• **Challenge**
Print the complete set of entries exactly.

----------------------------------------

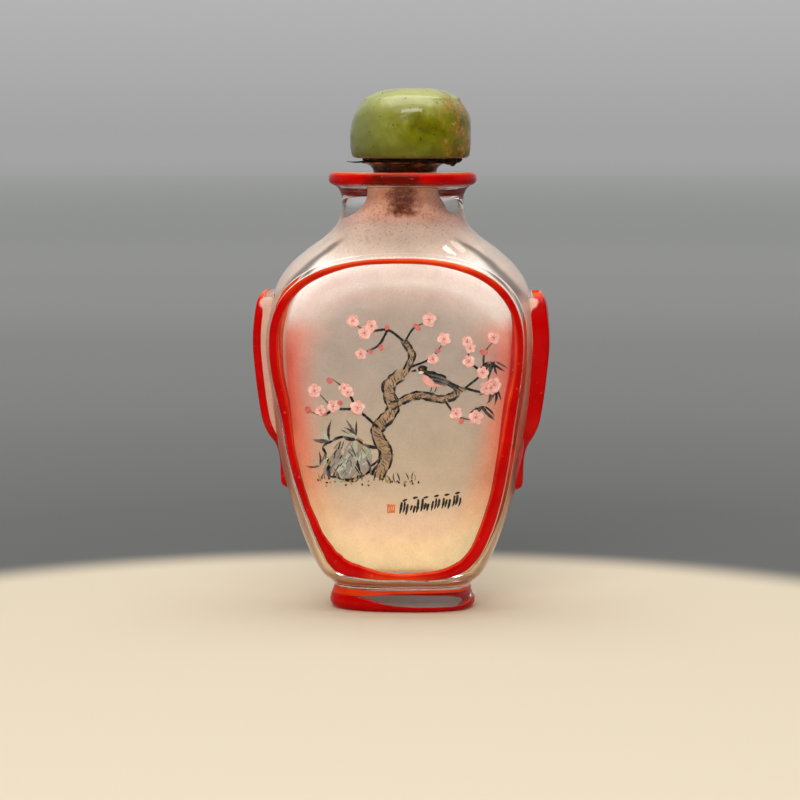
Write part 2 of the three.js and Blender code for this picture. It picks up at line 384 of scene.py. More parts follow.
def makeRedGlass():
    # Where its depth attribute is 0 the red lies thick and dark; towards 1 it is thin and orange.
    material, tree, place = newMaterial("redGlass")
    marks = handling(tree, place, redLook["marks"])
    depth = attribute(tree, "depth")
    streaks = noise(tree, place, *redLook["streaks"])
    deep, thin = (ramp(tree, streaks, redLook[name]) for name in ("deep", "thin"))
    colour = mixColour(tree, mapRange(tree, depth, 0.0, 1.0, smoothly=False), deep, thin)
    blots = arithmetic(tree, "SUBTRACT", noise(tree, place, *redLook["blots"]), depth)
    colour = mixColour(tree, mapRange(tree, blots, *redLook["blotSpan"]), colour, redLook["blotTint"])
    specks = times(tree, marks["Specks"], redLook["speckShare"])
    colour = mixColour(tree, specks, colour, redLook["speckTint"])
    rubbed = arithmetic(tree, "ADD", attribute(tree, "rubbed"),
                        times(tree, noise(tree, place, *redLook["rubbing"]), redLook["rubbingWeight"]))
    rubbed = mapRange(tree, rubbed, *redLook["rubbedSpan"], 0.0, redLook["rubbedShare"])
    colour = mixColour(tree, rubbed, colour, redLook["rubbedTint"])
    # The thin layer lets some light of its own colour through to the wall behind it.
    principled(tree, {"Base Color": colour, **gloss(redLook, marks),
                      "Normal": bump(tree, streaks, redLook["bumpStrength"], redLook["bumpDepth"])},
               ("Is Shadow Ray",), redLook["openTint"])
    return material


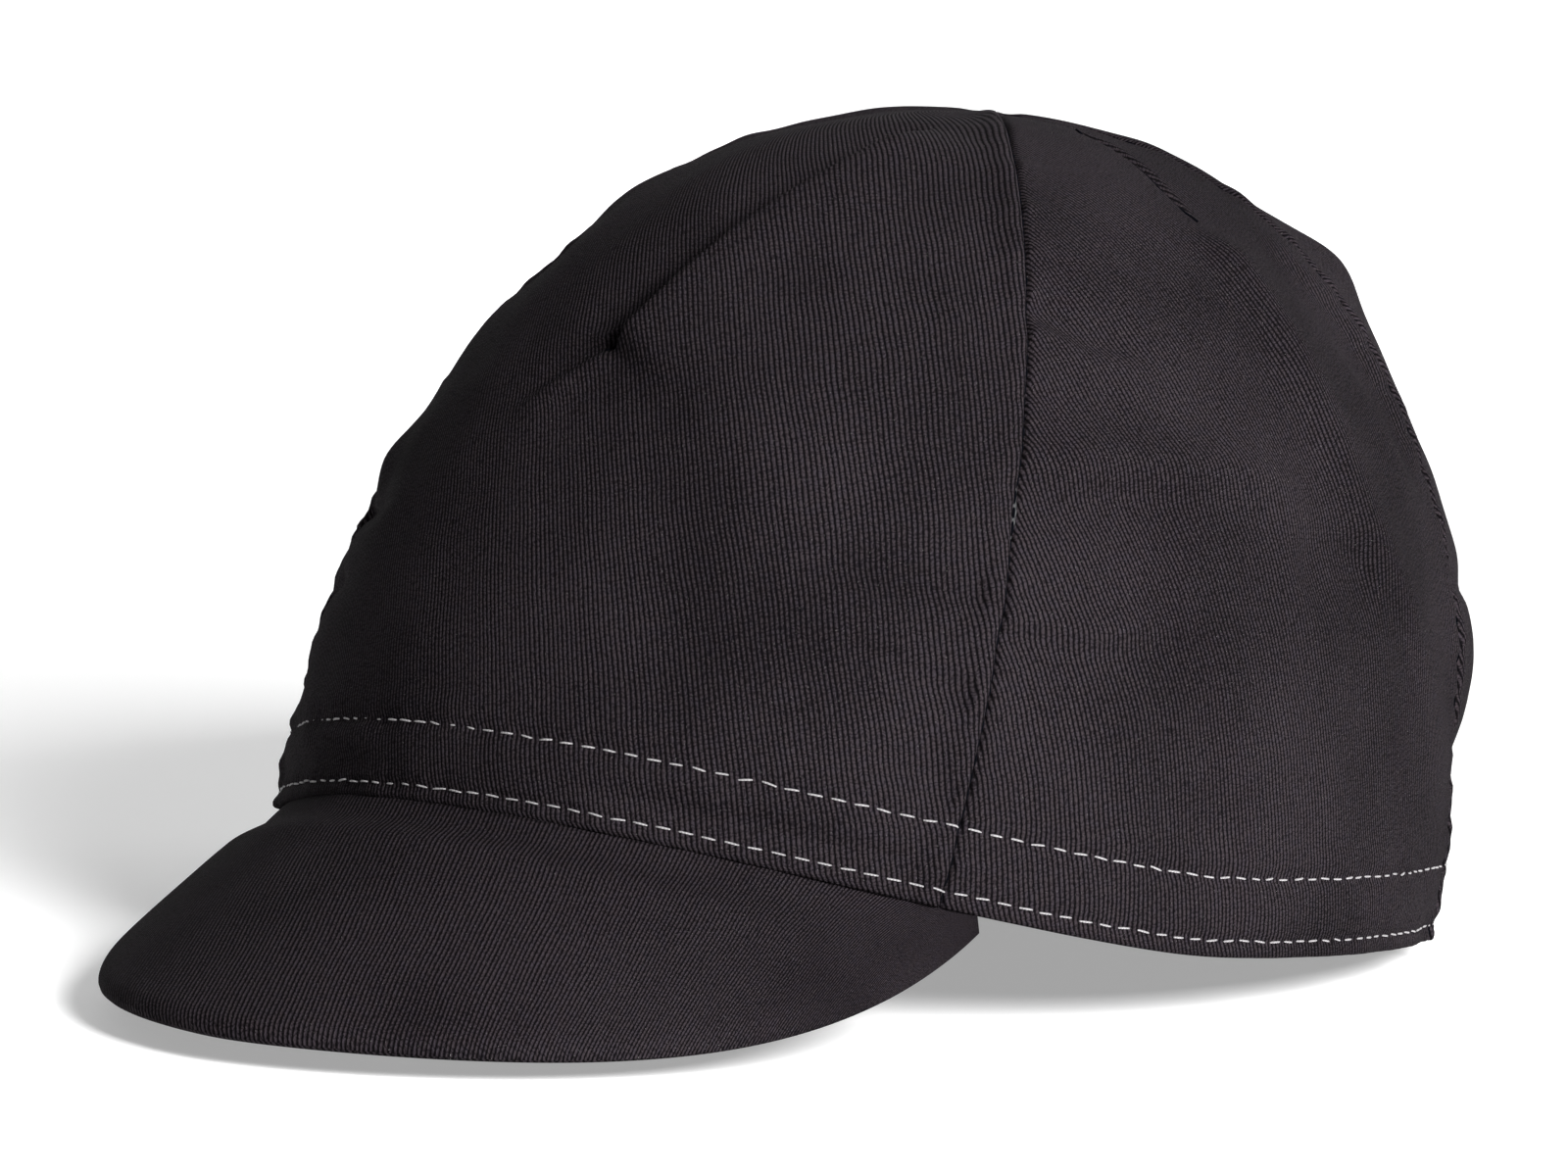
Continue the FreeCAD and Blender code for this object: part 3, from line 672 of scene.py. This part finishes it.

----------------------------------------

• **In response**
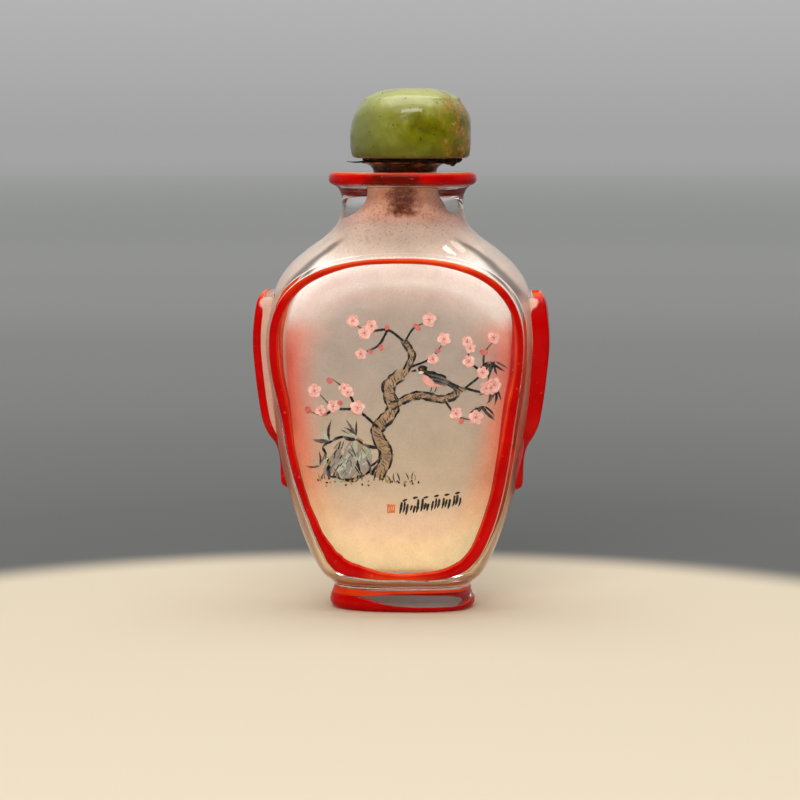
Write part 2 of the three.js and Blender code for this picture. It picks up at line 384 of scene.py. More parts follow.
def makeRedGlass():
    # Where its depth attribute is 0 the red lies thick and dark; towards 1 it is thin and orange.
    material, tree, place = newMaterial("redGlass")
    marks = handling(tree, place, redLook["marks"])
    depth = attribute(tree, "depth")
    streaks = noise(tree, place, *redLook["streaks"])
    deep, thin = (ramp(tree, streaks, redLook[name]) for name in ("deep", "thin"))
    colour = mixColour(tree, mapRange(tree, depth, 0.0, 1.0, smoothly=False), deep, thin)
    blots = arithmetic(tree, "SUBTRACT", noise(tree, place, *redLook["blots"]), depth)
    colour = mixColour(tree, mapRange(tree, blots, *redLook["blotSpan"]), colour, redLook["blotTint"])
    specks = times(tree, marks["Specks"], redLook["speckShare"])
    colour = mixColour(tree, specks, colour, redLook["speckTint"])
    rubbed = arithmetic(tree, "ADD", attribute(tree, "rubbed"),
                        times(tree, noise(tree, place, *redLook["rubbing"]), redLook["rubbingWeight"]))
    rubbed = mapRange(tree, rubbed, *redLook["rubbedSpan"], 0.0, redLook["rubbedShare"])
    colour = mixColour(tree, rubbed, colour, redLook["rubbedTint"])
    # The thin layer lets some light of its own colour through to the wall behind it.
    principled(tree, {"Base Color": colour, **gloss(redLook, marks),
                      "Normal": bump(tree, streaks, redLook["bumpStrength"], redLook["bumpDepth"])},
               ("Is Shadow Ray",), redLook["openTint"])
    return material


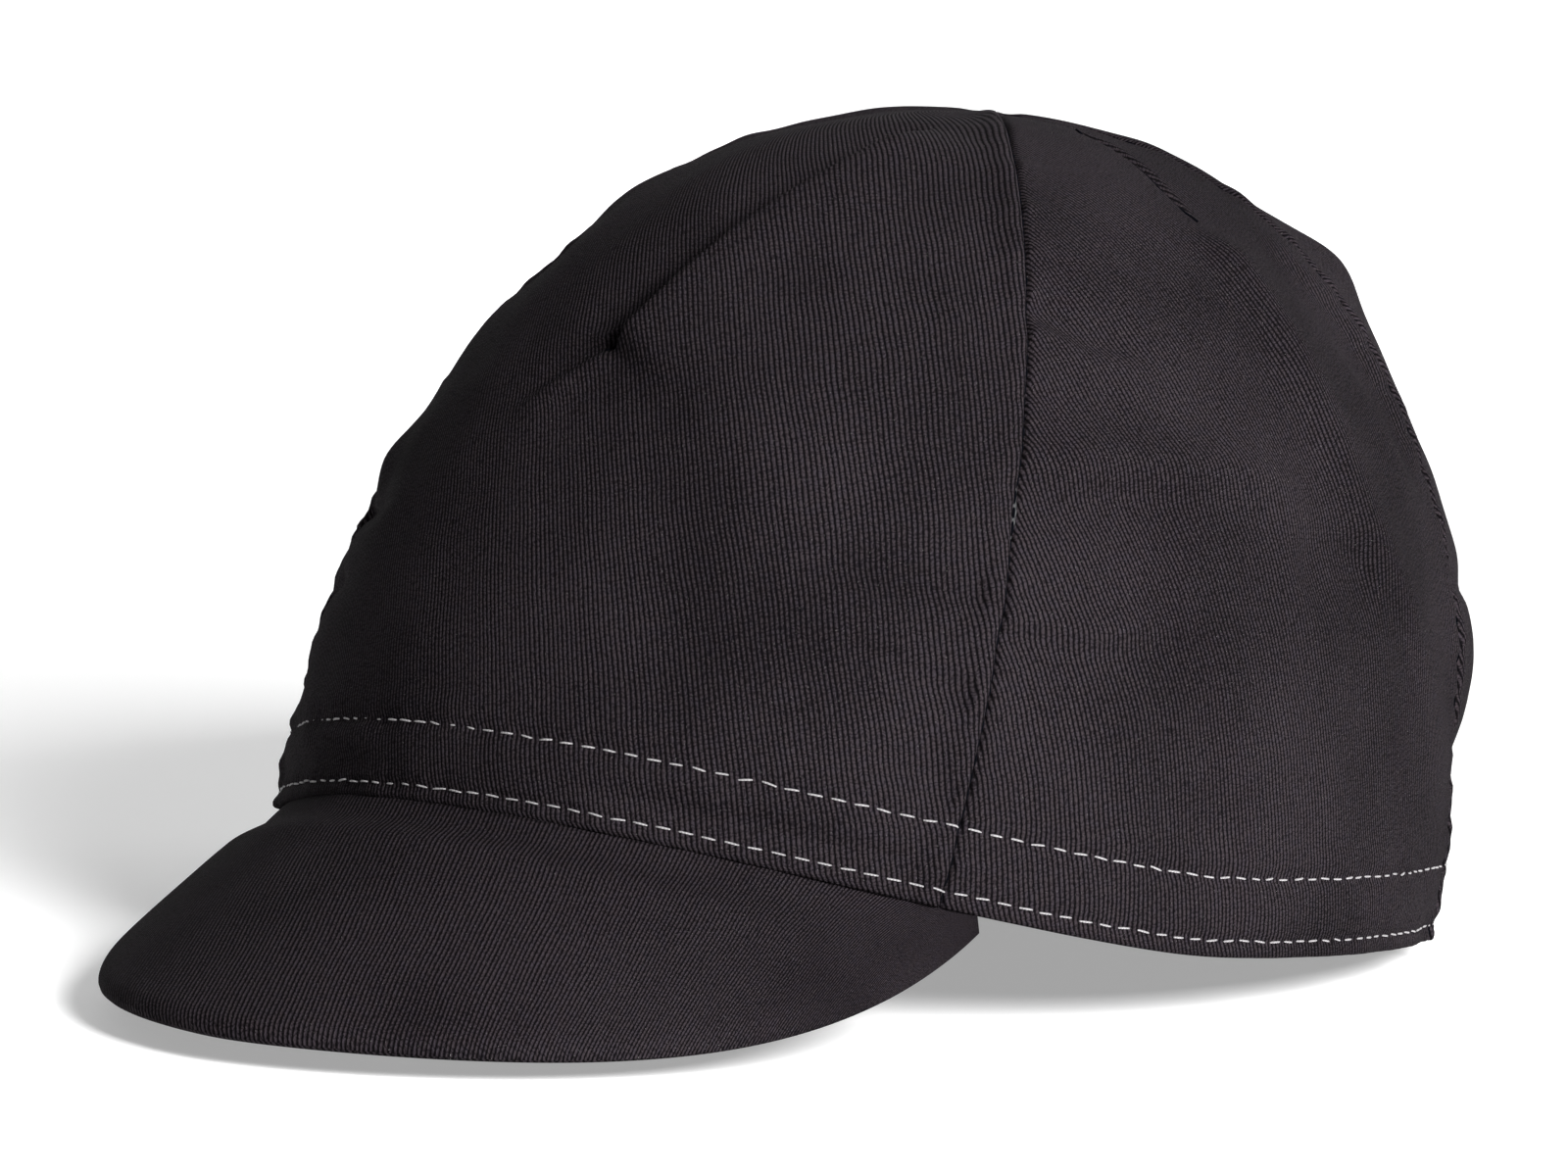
Continue the FreeCAD and Blender code for this object: part 3, from line 672 of scene.py. This part finishes it.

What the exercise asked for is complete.